Take each line containing "metres" and report it exactly as written.

Given data:
## begin
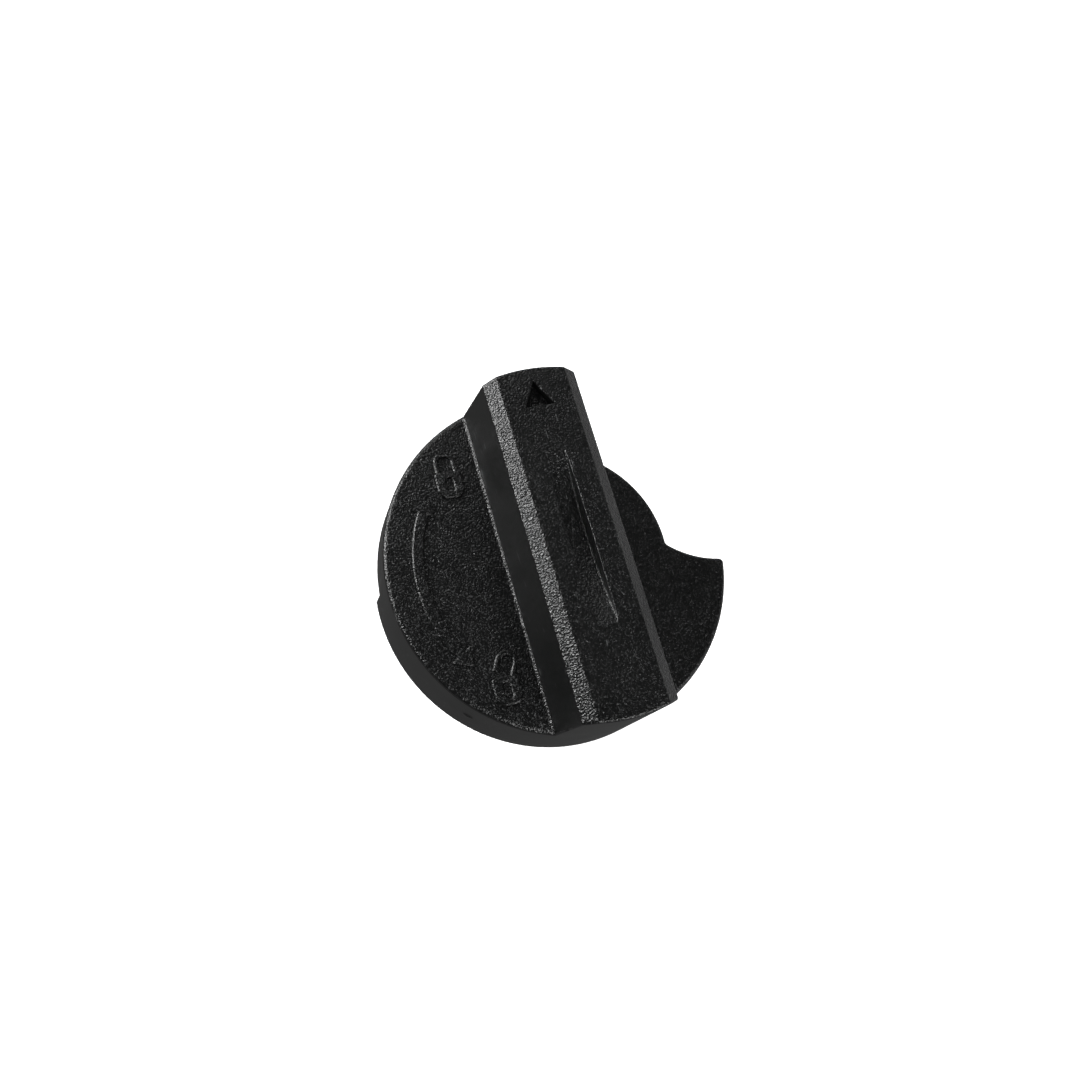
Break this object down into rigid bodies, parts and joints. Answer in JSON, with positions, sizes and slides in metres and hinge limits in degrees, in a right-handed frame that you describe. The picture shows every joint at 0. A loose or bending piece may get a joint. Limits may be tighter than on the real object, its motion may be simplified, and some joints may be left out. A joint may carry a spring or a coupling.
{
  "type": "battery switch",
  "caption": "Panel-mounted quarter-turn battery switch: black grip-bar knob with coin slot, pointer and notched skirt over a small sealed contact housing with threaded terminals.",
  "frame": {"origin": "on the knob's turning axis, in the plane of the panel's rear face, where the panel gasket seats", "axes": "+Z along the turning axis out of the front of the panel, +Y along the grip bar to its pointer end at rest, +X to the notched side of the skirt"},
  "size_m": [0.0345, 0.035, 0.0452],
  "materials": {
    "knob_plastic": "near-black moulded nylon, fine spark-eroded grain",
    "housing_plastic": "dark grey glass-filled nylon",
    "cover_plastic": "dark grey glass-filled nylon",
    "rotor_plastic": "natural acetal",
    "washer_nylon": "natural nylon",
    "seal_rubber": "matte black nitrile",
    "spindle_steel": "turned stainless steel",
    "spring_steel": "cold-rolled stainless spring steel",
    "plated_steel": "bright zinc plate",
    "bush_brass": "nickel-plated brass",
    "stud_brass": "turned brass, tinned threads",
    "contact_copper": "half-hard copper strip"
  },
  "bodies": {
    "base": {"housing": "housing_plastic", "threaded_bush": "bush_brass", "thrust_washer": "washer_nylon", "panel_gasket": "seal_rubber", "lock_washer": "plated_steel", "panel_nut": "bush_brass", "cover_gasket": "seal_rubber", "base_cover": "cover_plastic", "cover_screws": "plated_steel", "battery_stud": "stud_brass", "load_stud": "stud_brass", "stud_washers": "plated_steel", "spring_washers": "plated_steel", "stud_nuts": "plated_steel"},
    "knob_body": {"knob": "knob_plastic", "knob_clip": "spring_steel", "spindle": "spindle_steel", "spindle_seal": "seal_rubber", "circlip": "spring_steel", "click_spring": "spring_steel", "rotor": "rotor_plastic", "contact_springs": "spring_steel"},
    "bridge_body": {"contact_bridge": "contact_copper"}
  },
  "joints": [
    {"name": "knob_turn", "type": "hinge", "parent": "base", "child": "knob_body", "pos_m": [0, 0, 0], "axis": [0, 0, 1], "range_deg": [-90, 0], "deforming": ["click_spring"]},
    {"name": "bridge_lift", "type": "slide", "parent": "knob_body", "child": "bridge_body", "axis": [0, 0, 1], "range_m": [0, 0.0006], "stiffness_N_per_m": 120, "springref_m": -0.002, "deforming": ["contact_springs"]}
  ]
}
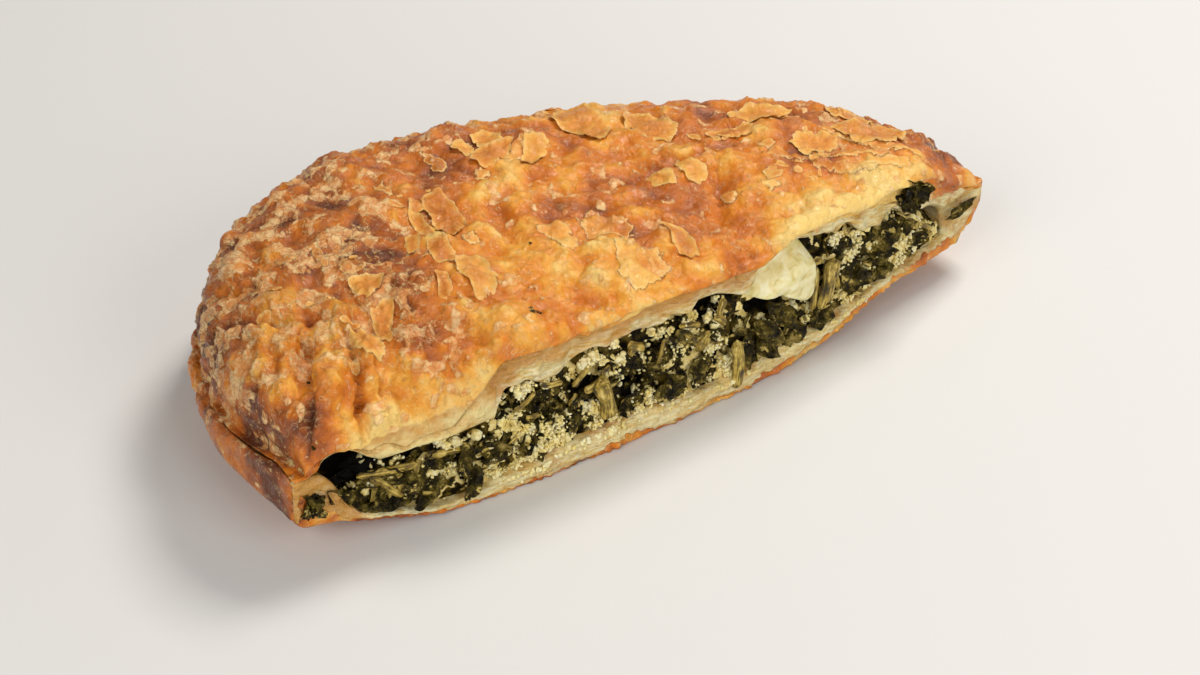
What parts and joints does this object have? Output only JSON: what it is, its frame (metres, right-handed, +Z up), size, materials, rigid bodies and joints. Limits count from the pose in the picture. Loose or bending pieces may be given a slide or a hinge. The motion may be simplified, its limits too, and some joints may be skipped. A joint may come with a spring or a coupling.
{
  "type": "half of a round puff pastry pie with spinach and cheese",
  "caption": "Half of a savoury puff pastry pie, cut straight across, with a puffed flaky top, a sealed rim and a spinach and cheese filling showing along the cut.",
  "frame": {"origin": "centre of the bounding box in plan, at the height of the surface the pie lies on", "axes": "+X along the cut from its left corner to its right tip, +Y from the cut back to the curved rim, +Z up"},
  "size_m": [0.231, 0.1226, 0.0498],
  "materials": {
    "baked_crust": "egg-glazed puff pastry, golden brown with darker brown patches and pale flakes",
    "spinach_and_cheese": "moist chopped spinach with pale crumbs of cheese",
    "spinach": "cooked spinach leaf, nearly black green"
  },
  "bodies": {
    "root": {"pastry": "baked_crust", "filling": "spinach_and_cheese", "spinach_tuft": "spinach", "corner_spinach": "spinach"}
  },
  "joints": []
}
## end
Task answer:
Break this object down into rigid bodies, parts and joints. Answer in JSON, with positions, sizes and slides in metres and hinge limits in degrees, in a right-handed frame that you describe. The picture shows every joint at 0. A loose or bending piece may get a joint. Limits may be tighter than on the real object, its motion may be simplified, and some joints may be left out. A joint may carry a spring or a coupling.
What parts and joints does this object have? Output only JSON: what it is, its frame (metres, right-handed, +Z up), size, materials, rigid bodies and joints. Limits count from the pose in the picture. Loose or bending pieces may be given a slide or a hinge. The motion may be simplified, its limits too, and some joints may be skipped. A joint may come with a spring or a coupling.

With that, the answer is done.